Иногда Лео сомневался, уж не притворяется ли Вильмут, преувеличивая свои болячки, или просто обращает на свое здоровье излишне пристальное внимание. Именно благодаря болезням Вильмут стал очень подвижным человеком, его хвори не мешали ему недурно проводить свои дни. Как он сам оправдывался: душа к звону тянется.
Видимо, в обществе Юты Вильсон давно названивали колокола.
Женщина эта посылала Вильмуту письма до востребования и, странное дело, назначала ему свидания по всей Эстонии. Частенько случалось, что Юта Вильсон должна была по делам службы ехать в то или другое место — отдельные цеха больших заводов располагались и в поселках, и в маленьких городках — и непременно хотела встретиться там с Вильмутом. С приглашением в кармане Вильмут в очередной раз направлял стопы к начальству и выпрашивал себе отгул. Он не считал за труд часами трястись в автобусе или в поезде, отправляться в дорогу спозаранку, возвращаться домой за полночь, чтобы побыть немного вместе с Ютой Вильсон. Эти беглые встречи мало что им давали. Зачастую у них даже не было возможности уединиться. Юта отправлялась в командировку всего на день и бывала сверх головы занята делами, предоставляя Вильмуту в ожидании ее убивать время где-нибудь в столовой за столиком.
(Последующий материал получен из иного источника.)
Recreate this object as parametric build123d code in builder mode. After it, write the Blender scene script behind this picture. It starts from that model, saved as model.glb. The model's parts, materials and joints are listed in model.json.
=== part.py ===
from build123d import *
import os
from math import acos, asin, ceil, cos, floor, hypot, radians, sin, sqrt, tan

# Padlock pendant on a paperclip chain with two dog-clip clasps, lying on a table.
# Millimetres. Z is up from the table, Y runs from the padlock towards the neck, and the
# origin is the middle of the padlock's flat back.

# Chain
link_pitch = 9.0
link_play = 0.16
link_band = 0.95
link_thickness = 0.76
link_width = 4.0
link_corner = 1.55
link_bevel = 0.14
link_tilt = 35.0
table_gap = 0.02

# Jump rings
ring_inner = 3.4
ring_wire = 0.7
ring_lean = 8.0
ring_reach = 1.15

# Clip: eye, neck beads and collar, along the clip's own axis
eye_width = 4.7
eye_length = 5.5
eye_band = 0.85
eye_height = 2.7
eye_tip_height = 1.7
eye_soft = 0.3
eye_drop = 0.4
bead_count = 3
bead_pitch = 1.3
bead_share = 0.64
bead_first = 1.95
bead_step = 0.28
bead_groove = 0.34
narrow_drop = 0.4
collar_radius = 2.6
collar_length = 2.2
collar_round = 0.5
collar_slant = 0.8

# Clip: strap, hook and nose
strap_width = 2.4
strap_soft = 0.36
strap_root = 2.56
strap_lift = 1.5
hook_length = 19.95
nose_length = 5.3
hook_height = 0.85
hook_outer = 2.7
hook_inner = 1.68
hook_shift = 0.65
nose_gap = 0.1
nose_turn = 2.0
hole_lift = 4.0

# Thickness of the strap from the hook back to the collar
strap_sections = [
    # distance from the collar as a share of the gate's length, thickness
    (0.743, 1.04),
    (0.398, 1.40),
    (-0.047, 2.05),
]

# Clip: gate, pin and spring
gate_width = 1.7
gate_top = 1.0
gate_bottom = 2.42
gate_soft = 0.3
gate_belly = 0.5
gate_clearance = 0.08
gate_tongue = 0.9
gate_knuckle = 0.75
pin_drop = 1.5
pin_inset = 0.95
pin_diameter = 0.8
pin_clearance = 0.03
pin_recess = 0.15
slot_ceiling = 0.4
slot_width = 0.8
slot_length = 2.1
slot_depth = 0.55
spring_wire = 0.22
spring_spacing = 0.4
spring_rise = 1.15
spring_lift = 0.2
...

Затем она впархивала, присаживалась наскоро напротив него, с репортерской краткостью и деловитостью справлялась о его жизни и здоровье, чтобы поддержать теплые отношения, произносила на прощание несколько нежных слов и просила проводить ее на автобус или на поезд. Редко случалось, что Юта снимала в гостинице номер; тогда они на несколько часов избавлялись от посторонних глаз. Иногда доходило до смешного — расписания были составлены без учета их интересов, — взявшись под ручку, они прогуливались в отведенные им минуты по перрону, и, как говорил Вильмут, их встречи иной раз умещались всего лишь в одну сигарету.
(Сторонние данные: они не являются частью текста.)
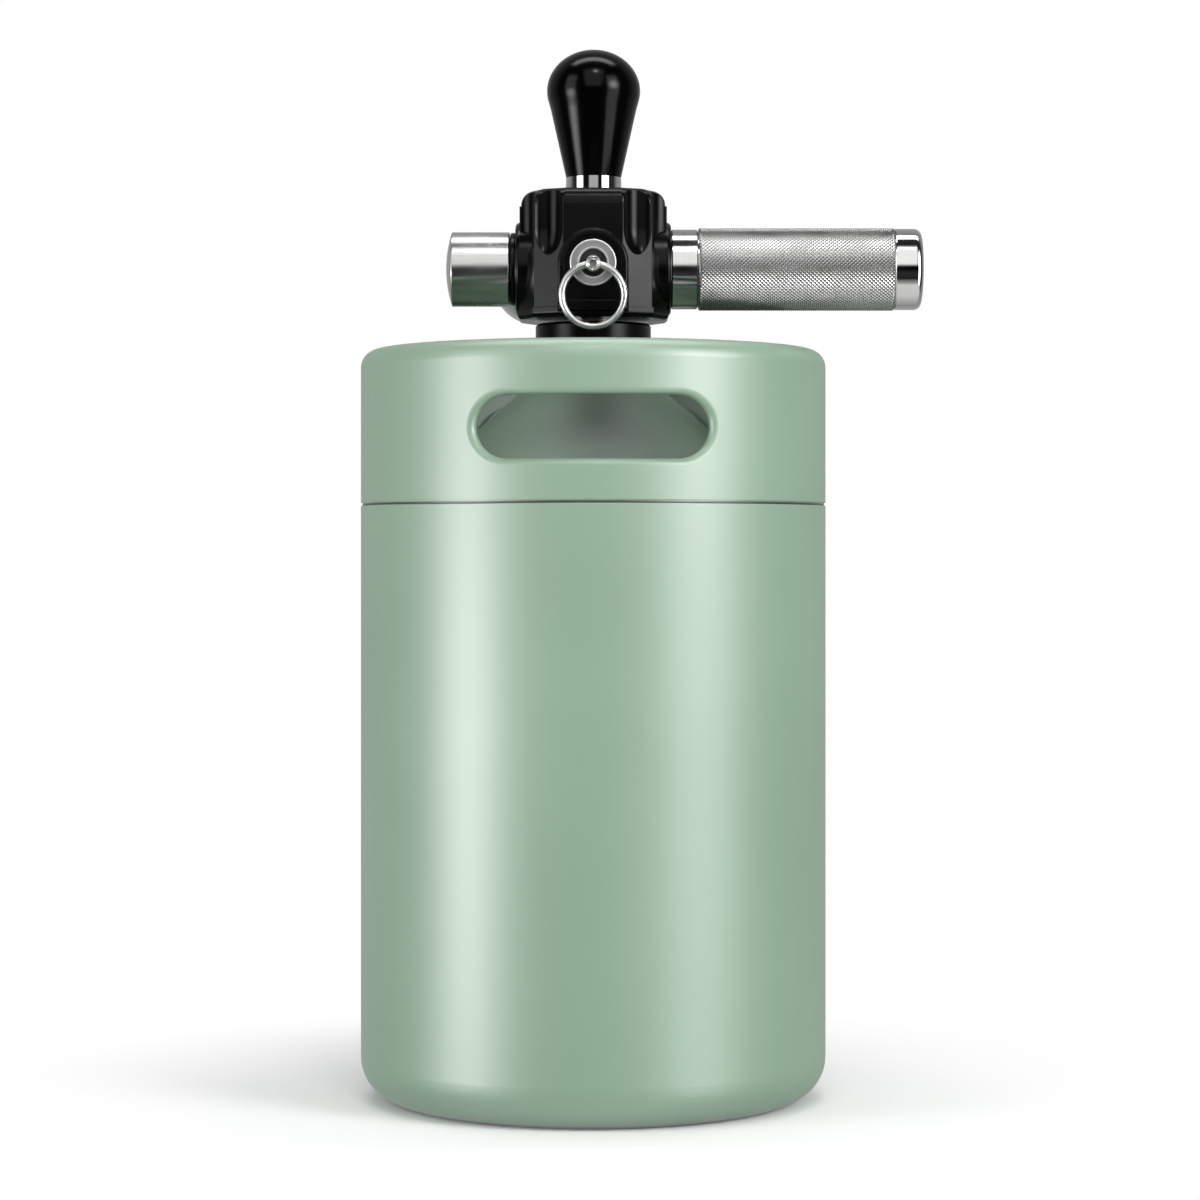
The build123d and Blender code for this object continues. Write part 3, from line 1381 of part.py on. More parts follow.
dome_face = flow_boss_end + free_gap
flow_ring_path = flow_plug_r - flow_ring_r - ring_squeeze
with BuildPart() as flow_plug:
    with BuildSketch(flow_section):
        band(flow_plug_inner, dome_face, 0, flow_plug_r)
        band(
            flow_ring_at - flow_ring_r - ring_squeeze,
            flow_ring_at + flow_ring_r + ring_squeeze,
            flow_ring_path - flow_ring_r - ring_squeeze,
            flow_boss_r,
            mode=Mode.SUBTRACT,
        )
    revolve(axis=flow_axis)
    with BuildSketch(flow_port.offset(dome_face)):
        Rectangle(flow_drive, flow_drive)
    extrude(amount=flow_drive_len)
    with Locations(flow_port.offset(dome_face)):
        Cylinder(flow_screw_r + fit_gap, flow_drive_len, align=from_base, mode=Mode.SUBTRACT)
save(flow_plug, "flow_plug")

with BuildPart(flow_port.offset(flow_ring_at)) as flow_ring:
    Torus(flow_ring_path, flow_ring_r)
save(flow_ring, "flow_ring")

dome_base = dome_face + dome_rim
dome_end = dome_base + dome_high
with BuildPart() as flow_lever:
    with BuildSketch(flow_section):
        with BuildLine():
            Polyline((dome_base, 0), (dome_face, 0), (dome_face, dome_r), (dome_base, dome_r))
            EllipticalCenterArc((dome_base, 0), dome_end - dome_base, dome_r, arc_size=90)
            Line((dome_end, 0), (dome_base, 0))
        make_face()
    revolve(axis=flow_axis)
    # Thumb tab towards the drinker
    with BuildSketch(Plane(origin=(-dome_face, flow_y, port_z), x_dir=(0, 1, 0), z_dir=(-1, 0, 0))):
        with Locations((tab_reach / 2, 0)):
            SlotOverall(tab_reach + tab_wide, tab_wide)
    extrude(amount=tab_thick)
    with BuildSketch(flow_port.offset(dome_face)):
        Rectangle(flow_drive + 2 * fit_gap, flow_drive + 2 * fit_gap)
    extrude(amount=flow_drive_len + fit_gap, mode=Mode.SUBTRACT)
    with Locations(flow_port.offset(dome_face)):
        Cylinder(flow_screw_r + fit_gap, 2 * dome_r, align=from_base, mode=Mode.SUBTRACT)
    with Locations(flow_port.offset(dome_end - flow_screw_head)):
        Cylinder(flow_screw_head_r + fit_gap, dome_r, align=from_base, mode=Mode.SUBTRACT)
save(flow_lever, "flow_lever")

with BuildPart() as flow_screw:
    with Locations(flow_port.offset(dome_face + fit_gap)):
        Cylinder(flow_screw_r, dome_end - flow_screw_head - dome_face, align=from_base)
    with Locations(flow_port.offset(dome_end - flow_screw_head)):
        Cylinder(flow_screw_head_r, flow_screw_head - fit_gap, align=from_base)
    with BuildSketch(flow_port.offset(dome_end)):
        RegularPolygon(eye_hex, 6)
    extrude(amount=-flow_screw_head + eye_hex_deep, mode=Mode.SUBTRACT)
save(flow_screw, "flow_screw")
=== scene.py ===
import bpy
import bmesh
from math import cos, hypot, pi, radians, sin
from mathutils import Matrix, Vector


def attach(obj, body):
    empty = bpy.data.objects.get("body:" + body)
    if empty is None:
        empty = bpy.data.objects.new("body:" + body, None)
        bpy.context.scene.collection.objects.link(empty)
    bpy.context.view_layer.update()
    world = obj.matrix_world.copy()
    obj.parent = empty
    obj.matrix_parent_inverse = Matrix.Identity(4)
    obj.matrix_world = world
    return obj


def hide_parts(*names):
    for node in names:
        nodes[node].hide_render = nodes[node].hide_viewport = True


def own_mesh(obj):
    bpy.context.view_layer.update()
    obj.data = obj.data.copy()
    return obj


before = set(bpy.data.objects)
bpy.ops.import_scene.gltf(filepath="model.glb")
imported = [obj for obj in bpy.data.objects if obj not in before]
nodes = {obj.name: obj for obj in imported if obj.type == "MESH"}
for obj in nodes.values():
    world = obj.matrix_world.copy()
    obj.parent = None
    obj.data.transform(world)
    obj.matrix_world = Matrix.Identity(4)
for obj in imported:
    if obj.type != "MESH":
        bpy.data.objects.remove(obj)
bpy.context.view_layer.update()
scene = bpy.context.scene
portZ = 0.294  # height of the head's four ports
ports = (0, 0, portZ)
valve = (0, 0.066, 0)  # the tap lever and its handle stand over it
print("frame loaded,", len(nodes), "nodes")


def addNode(tree, kind, inputs=None, **settings):
    made = tree.nodes.new(kind)
    for name, value in settings.items():
        setattr(made, name, value)
    for name, value in (inputs or {}).items():
        socket = made.inputs[name]
        if isinstance(value, bpy.types.NodeSocket):
            tree.links.new(value, socket)
        else:
            socket.default_value = value
    return made


def newFinish(name, color, metallic, roughness, **uniform):
    # uniform holds the shader's own sockets, with _ for a space
    finish = bpy.data.materials.new(name)
    finish.use_nodes = True
    tree = finish.node_tree
    shader = tree.nodes["Principled BSDF"]
    shader.inputs["Base Color"].default_value = (*color, 1)
    shader.inputs["Metallic"].default_value = metallic
    shader.inputs["Roughness"].default_value = roughness
    for socket, value in uniform.items():
        shader.inputs[socket.replace("_", " ")].default_value = value
    return finish, tree, shader


def place(tree, shift=(0, 0, 0), stretch=(1, 1, 1)):
    # object coordinates, moved by shift, then stretched
    where = addNode(tree, "ShaderNodeTexCoord").outputs["Object"]
    moved = addNode(tree, "ShaderNodeMapping", {"Vector": where, "Location": shift})
    return addNode(
        tree, "ShaderNodeMapping", {"Vector": moved.outputs[0], "Scale": stretch}
    ).outputs[0]


def turnedPlace(tree, centre, axis):
    # distance along the axis and out from it, so a noise makes lathe rings
    around = place(tree, shift=[-c for c in centre])
    parts = addNode(tree, "ShaderNodeSeparateXYZ", {0: around})
    along = parts.outputs["XYZ".index(axis)]
    flat = [1 - (letter == axis) for letter in "XYZ"]
    radial = addNode(
        tree, "ShaderNodeVectorMath", {0: around, 1: flat}, operation="MULTIPLY"
    )
    out = addNode(
        tree, "ShaderNodeVectorMath", {0: radial.outputs[0]}, operation="LENGTH"
    )
    return addNode(
        tree, "ShaderNodeCombineXYZ", {0: along, 1: out.outputs["Value"]}
    ).outputs[0]


def noise(tree, vector, scale, detail=2.0, rough=0.5):
    return addNode(
        tree,
        "ShaderNodeTexNoise",
        {"Vector": vector, "Scale": scale, "Detail": detail, "Roughness": rough},
    ).outputs["Fac"]


def spread(tree, value, low, high, source=(0.3, 0.7)):
    return addNode(
        tree,
        "ShaderNodeMapRange",
        {"Value": value, "From Min": source[0], "From Max": source[1], "To Min": low, "To Max": high},
    ).outputs["Result"]


def colorMix(tree, factor, dark, light):
    colors = {"Factor": factor, 6: (*dark, 1), 7: (*light, 1)}
    return addNode(tree, "ShaderNodeMix", colors, data_type="RGBA").outputs[2]


def addBump(tree, shader, height, depth, strength=1.0, below=None):
    inputs = {"Height": height, "Distance": depth, "Strength": strength}
    if below is not None:
        inputs["Normal"] = below
    bump = addNode(tree, "ShaderNodeBump", inputs)
    tree.links.new(bump.outputs[0], shader.inputs["Normal"])
    return bump.outputs[0]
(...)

Лео считал эти их отношения пустячной игрой. Видимо, оба они утратили способность и к душевной и к физической любви — при встрече перебирали минувшие дни и сокрушались по ушедшим годам. И все же они не хотели поддаваться омертвению чувств; с обоюдного молчаливого согласия в их отношениях установились новые правила: странные беглые спектакли проигрывались один за другим. Где-нибудь на замусоренной автобусной станции они глядели друг другу в глаза, пожимали руки, им казалось, что тело охватывается горячим приливом, пытались на мгновение выключить трезвый рассудок и делали вид, что нет причин для озабоченности.
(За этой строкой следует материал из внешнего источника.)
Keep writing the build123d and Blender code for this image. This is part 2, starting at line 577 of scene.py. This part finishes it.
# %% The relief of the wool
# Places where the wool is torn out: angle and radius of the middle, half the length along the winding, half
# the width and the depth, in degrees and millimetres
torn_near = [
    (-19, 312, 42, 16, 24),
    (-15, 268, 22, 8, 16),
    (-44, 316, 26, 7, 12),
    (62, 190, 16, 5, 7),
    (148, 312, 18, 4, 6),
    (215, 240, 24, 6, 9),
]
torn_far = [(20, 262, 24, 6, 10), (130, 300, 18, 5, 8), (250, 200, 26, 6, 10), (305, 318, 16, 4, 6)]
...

Быть может, вообще все, что делает человека счастливым, на самом деле лишь воображение, мираж?
Видимо, Вильмут больше Юты верил в миражи. Когда ему удавалось заполучить бюллетень и отлучиться на несколько дней в столицу, он жил у Юты и лишь перед возвращением домой наведывался к Лео. Надо было освободиться от груза впечатлений, прежде чем возвращаться. Смеяться над чьим-то образом жизни было грешно, но, к сожалению, истории Вильмута были жалкими и смешными.